The Stone Bridge
Rembrandt·1637
Historical Context
Rembrandt painted The Stone Bridge around 1638, one of his most celebrated landscapes and a painting that demonstrates the breadth of his engagement with Dutch pictorial genres beyond portrait and biblical subject. The arched bridge over still water, with storm clouds gathering above and a warm late-afternoon light breaking through on one side, creates a mood of atmospheric drama unusual in Dutch landscape painting of the period. Where Jan van Goyen and Salomon van Ruysdael were developing a monochrome atmospheric approach to landscape in the 1630s, Rembrandt introduced a more theatrical contrast of light and shadow that reflected his history painter's understanding of dramatic composition. The Rijksmuseum's holding of this landscape places it in the national collection's comprehensive representation of Rembrandt's work across all genres, making clear that his landscape production — though smaller in volume than his portraits and history paintings — was of comparable quality and originality.
Technical Analysis
The dramatic sky, with a shaft of golden light illuminating the bridge and the surrounding trees against dark thunderclouds, creates a powerful natural drama rendered with bold, expressive brushwork.
Look Closer
- ◆Notice the dramatic shaft of golden light illuminating the bridge against the dark thunderclouds — Rembrandt's chiaroscuro applied to landscape.

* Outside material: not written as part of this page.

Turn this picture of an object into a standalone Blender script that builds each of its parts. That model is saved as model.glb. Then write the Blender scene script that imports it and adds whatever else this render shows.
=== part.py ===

- ◆Look at the surrounding trees catching the same light, their foliage rendered with broad, expressive brushwork.
- ◆Observe how ordinary Dutch infrastructure — a stone bridge, a canal — is transformed into a scene of brooding atmospheric grandeur.
- ◆Find the dark water reflecting the bridge's illuminated arches — the reflective surface creating compositional depth beneath the main subject.